MP: What are a couple things you’ve learned about music as a scientist that you think it’s important for the lay listener to know?
JM: One thing that I think about a lot is the diversity of music. Western pop music is taking over the world, and its ubiquity nowadays makes it easy to forget, or to even be aware, of how different some other musical traditions are. I find the diversity fascinating. Not only does the sound of music vary a lot, but the uses to which it is put also varies.
There are probably lots of clues there to music’s origins; it is just unfortunate that all these other musical traditions are being swept away with the onslaught of Western culture. A related observation is that one’s musical experience can profoundly shape the way that music sounds.

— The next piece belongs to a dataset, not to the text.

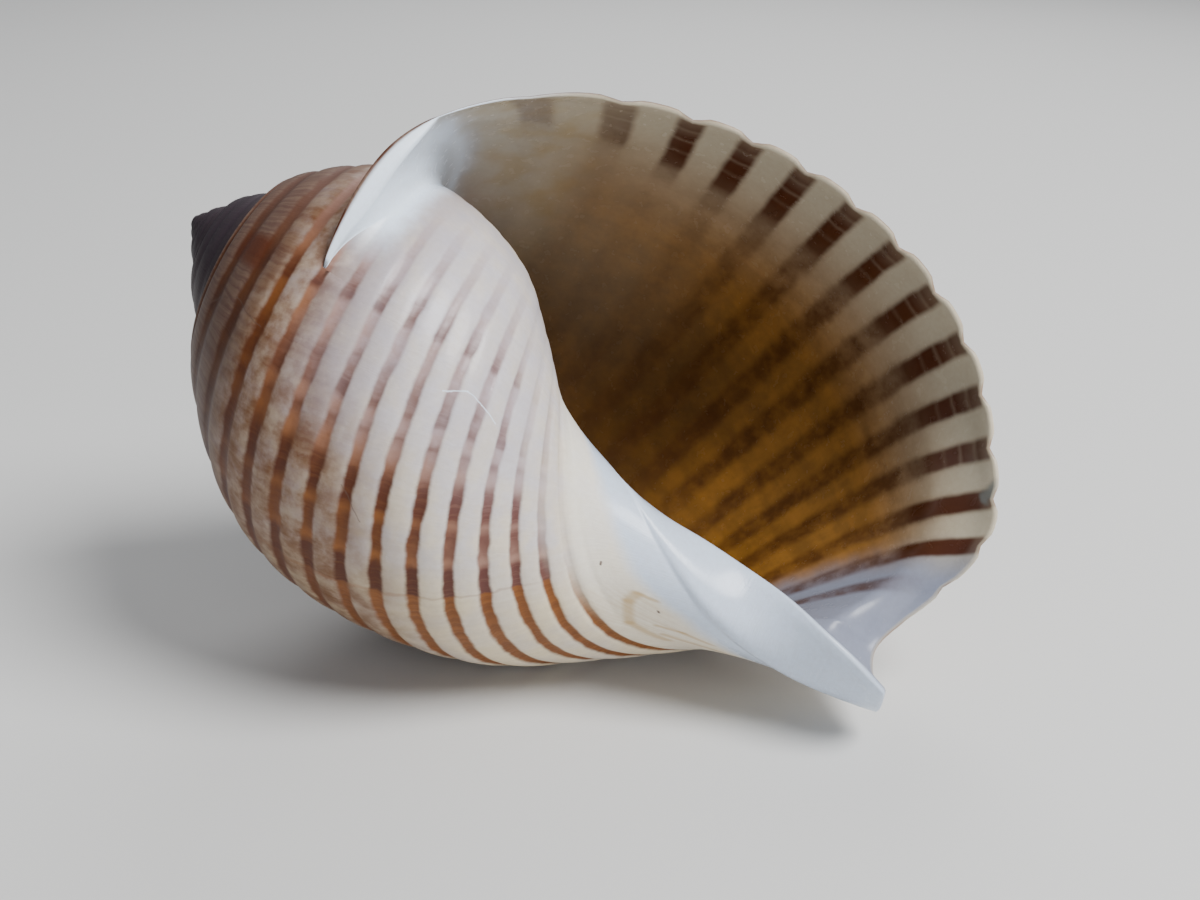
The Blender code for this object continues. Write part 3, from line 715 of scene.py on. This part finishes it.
class NodeBoard:
    """Shortcuts for wiring shader nodes in one tree."""

    def __init__(self, tree):
        self.tree = tree

    def node(self, kind, **settings):
        made = self.tree.nodes.new(kind)
        for name, value in settings.items():
            setattr(made, name, value)
        return made

    def plug(self, socket, value):
        if isinstance(value, bpy.types.NodeSocket):
            self.tree.links.new(value, socket)
        else:
            socket.default_value = value

    def math(self, operation, a, b=0.0):
        made = self.node("ShaderNodeMath", operation=operation)
        for socket, value in zip(made.inputs, (a, b)):
            self.plug(socket, value)
        return made.outputs[0]

    def add(self, a, b):
        return self.math("ADD", a, b)

    def subtract(self, a, b):
        return self.math("SUBTRACT", a, b)

    def times(self, a, b):
        return self.math("MULTIPLY", a, b)

    def either(self, a, b):
        return self.math("MAXIMUM", a, b)

    def opposite(self, a):
        return self.math("SUBTRACT", 1.0, a)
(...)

So if you encounter a new genre, it is worth it to spend some time listening to it before passing judgment. Also, as a hearing scientist I am acutely aware of the dangers of noise exposure. Everyone should keep their iPods to a reasonable level, as there is a real risk of hearing loss, which is no joke. I also try to bring earplugs when I go to shows, which are often prohibitively loud. Music usually doesn’t sound great at such high levels, and is not good for the ears.
MP: What’s next for you? Where can people go to hear you speak, and is the proverbial book in the works?
JM: I’m afraid I’m on my way out of the Twin Cities, headed to New York at the end of the year. I will continue to study music and hearing. I would like to do a book on the science of music at some point, but it will probably be a while before that happens; it’s not in my immediate plans.
My web page will always have my latest work, and that is easily found via search engines. I am giving a talk in the U of M music department on Nov. 10, which I believe is open to the public, though it will be geared a bit more toward an academic audience than the BLB talk was.